Firstly, if only the second large power transistor SSC2 is connected, the driving signals ORS from the reset/sustaining circuit RSC are applied to the terminal of the scan bias voltage VSCAN via the internal diode of the second large power transistor SSC2 during the reset period PR and the display sustaining period PS, such that current flows. As a result, driving during the reset period PR and the display sustaining period PS is unstable, and power consumption increases.
Secondly, if only the first large power transistor SSC1 is connected, an unexpected over-shoot pulse from the reset/sustaining circuit RSC can be applied to the upper transistors YU1 through YUn of the switching output circuit SIC through the internal diode of the first large power transistor SSC1. As a result, driving during each of the periods may be unstable. For these reasons, two large power transistors SSC1 and SSC2 are needed.

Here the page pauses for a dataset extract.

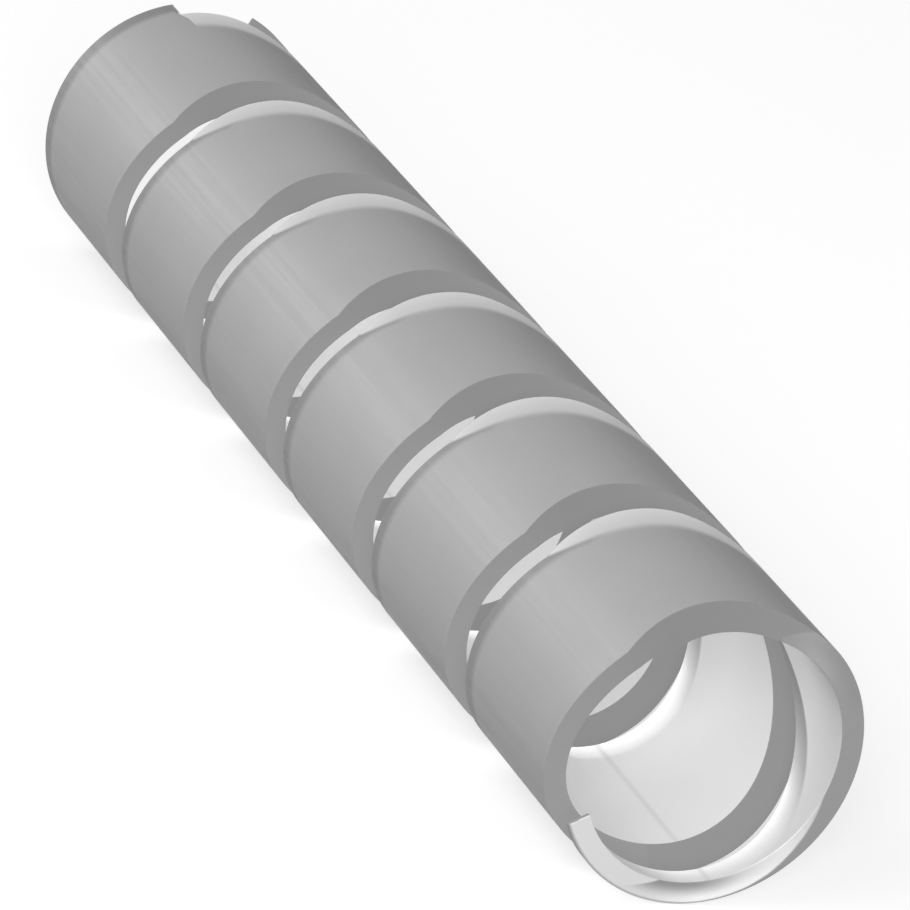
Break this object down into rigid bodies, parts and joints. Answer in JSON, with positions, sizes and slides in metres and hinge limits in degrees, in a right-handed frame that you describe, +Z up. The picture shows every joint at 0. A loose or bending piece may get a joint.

If the upper and lower common lines are simply disconnected because of absence of the third large power transistor SSP, the driving signals ORS from the reset/sustaining circuit RSC are applied to all of the Y electrode lines Y1 through Yn through the lower transistors YL1 through YLn of the SIC during the reset period PR and the display sustaining period PS, and also applied to the first large power transistor SSC1 through the internal diodes of the upper transistors and the second large power transistor SSC2 in the scan driving circuit AC. As a result, the performance of the first large power transistor SSC1 can be degraded, and the durability shortened. However, if the third large power transistor SSP exists, a predetermined voltage drops to the third large power transistor SSP. Thus, a voltage applied to the first large power transistor SSC1 can be lowered.
As described above, a conventional apparatus for driving a 3-electrode plasma display panel has a deficiency in that the scan driving circuit AC of a Y driver requires four expensive large power transistors SSC1, SSC2, SSP, and SSCL.